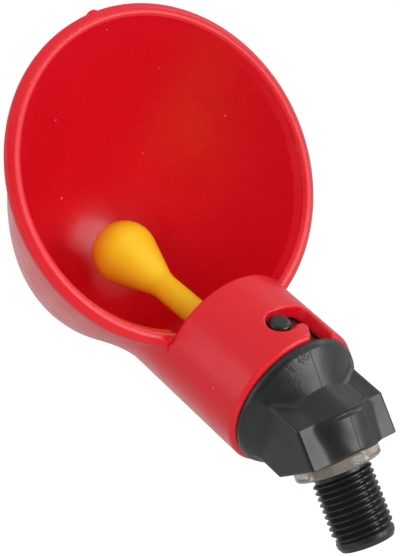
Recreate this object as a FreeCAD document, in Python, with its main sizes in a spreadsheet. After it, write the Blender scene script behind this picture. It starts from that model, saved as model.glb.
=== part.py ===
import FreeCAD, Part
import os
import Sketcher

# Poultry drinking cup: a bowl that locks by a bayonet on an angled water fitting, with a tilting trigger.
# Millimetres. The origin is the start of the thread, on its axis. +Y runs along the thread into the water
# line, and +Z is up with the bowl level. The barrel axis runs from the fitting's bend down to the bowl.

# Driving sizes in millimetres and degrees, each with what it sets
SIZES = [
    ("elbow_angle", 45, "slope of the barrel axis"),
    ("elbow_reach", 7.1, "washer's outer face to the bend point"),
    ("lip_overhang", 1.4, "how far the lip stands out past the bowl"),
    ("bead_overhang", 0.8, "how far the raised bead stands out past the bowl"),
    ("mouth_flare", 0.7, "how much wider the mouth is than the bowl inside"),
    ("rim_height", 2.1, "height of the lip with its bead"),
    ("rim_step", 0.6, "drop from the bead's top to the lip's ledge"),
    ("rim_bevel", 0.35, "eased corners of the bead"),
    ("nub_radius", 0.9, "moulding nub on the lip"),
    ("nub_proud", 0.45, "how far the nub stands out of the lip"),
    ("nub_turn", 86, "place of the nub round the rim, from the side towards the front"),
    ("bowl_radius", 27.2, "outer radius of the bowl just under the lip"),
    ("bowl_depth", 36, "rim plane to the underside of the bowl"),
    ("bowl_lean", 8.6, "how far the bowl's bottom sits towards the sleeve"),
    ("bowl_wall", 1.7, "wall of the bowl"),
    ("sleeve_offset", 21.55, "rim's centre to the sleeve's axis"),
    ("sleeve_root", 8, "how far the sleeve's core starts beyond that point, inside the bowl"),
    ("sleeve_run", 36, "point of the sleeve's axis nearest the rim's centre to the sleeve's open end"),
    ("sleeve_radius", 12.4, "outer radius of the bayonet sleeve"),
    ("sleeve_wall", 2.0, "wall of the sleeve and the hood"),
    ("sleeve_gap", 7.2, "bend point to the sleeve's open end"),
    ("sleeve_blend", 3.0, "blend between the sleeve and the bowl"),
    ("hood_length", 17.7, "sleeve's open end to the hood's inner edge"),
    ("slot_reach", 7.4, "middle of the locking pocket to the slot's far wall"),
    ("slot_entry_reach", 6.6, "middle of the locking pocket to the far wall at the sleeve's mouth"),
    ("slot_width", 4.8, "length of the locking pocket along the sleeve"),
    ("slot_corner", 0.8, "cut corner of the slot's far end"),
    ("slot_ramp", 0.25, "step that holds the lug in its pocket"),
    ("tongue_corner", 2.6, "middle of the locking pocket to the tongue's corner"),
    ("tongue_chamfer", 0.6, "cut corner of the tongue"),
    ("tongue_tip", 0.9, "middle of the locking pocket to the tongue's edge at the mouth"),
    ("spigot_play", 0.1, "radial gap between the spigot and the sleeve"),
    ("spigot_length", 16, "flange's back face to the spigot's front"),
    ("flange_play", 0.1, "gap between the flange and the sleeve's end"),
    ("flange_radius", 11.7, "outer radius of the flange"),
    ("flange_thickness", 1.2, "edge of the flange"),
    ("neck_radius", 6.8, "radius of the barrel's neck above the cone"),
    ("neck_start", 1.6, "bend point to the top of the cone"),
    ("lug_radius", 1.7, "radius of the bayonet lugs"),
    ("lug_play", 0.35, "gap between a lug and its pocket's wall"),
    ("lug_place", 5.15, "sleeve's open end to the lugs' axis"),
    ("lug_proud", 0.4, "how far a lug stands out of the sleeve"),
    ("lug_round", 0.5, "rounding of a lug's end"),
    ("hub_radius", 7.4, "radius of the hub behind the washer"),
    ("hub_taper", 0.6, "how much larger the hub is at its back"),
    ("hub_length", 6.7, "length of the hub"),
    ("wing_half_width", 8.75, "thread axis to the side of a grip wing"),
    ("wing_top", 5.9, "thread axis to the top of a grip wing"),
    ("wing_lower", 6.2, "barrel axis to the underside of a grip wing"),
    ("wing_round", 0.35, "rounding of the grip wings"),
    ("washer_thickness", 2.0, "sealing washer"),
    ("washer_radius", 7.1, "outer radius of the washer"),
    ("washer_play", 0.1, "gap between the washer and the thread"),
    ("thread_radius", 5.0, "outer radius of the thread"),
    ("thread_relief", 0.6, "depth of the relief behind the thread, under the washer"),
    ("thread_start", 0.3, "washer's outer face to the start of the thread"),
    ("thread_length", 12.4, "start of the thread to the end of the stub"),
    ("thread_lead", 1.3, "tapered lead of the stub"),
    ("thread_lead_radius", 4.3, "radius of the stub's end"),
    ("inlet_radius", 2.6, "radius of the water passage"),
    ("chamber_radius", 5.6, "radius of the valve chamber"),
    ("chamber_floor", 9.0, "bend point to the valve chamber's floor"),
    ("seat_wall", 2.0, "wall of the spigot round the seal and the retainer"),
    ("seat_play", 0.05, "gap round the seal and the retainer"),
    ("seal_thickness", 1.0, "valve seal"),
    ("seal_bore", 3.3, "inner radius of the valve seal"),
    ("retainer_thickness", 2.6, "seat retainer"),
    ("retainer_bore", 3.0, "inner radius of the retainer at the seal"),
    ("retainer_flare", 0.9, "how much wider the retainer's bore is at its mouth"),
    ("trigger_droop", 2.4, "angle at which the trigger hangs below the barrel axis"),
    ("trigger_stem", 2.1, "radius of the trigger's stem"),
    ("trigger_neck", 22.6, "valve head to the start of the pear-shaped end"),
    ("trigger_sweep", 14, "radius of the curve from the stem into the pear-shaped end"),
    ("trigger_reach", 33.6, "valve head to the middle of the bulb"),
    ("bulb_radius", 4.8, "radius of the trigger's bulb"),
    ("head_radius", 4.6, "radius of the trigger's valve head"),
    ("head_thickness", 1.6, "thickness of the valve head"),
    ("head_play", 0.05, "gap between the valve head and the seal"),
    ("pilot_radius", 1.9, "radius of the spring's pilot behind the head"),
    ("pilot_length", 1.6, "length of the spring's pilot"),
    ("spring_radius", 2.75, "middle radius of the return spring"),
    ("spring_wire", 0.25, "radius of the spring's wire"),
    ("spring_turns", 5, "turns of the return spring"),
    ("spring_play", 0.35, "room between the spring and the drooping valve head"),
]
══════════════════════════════
Stated task →
From the opening line of the data above through the line that contains "import Sketcher", please print each line as it stands and only those lines.

Solution to the exercise →
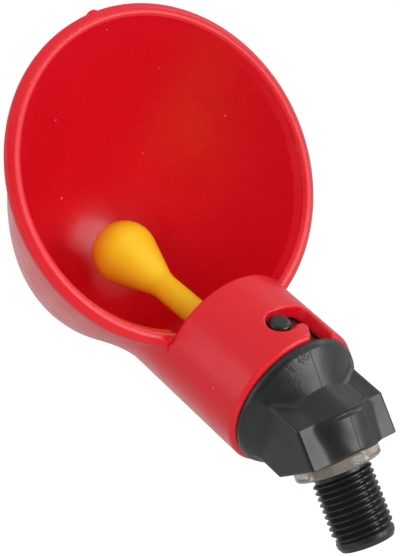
Recreate this object as a FreeCAD document, in Python, with its main sizes in a spreadsheet. After it, write the Blender scene script behind this picture. It starts from that model, saved as model.glb.
=== part.py ===
import FreeCAD, Part
import os
import Sketcher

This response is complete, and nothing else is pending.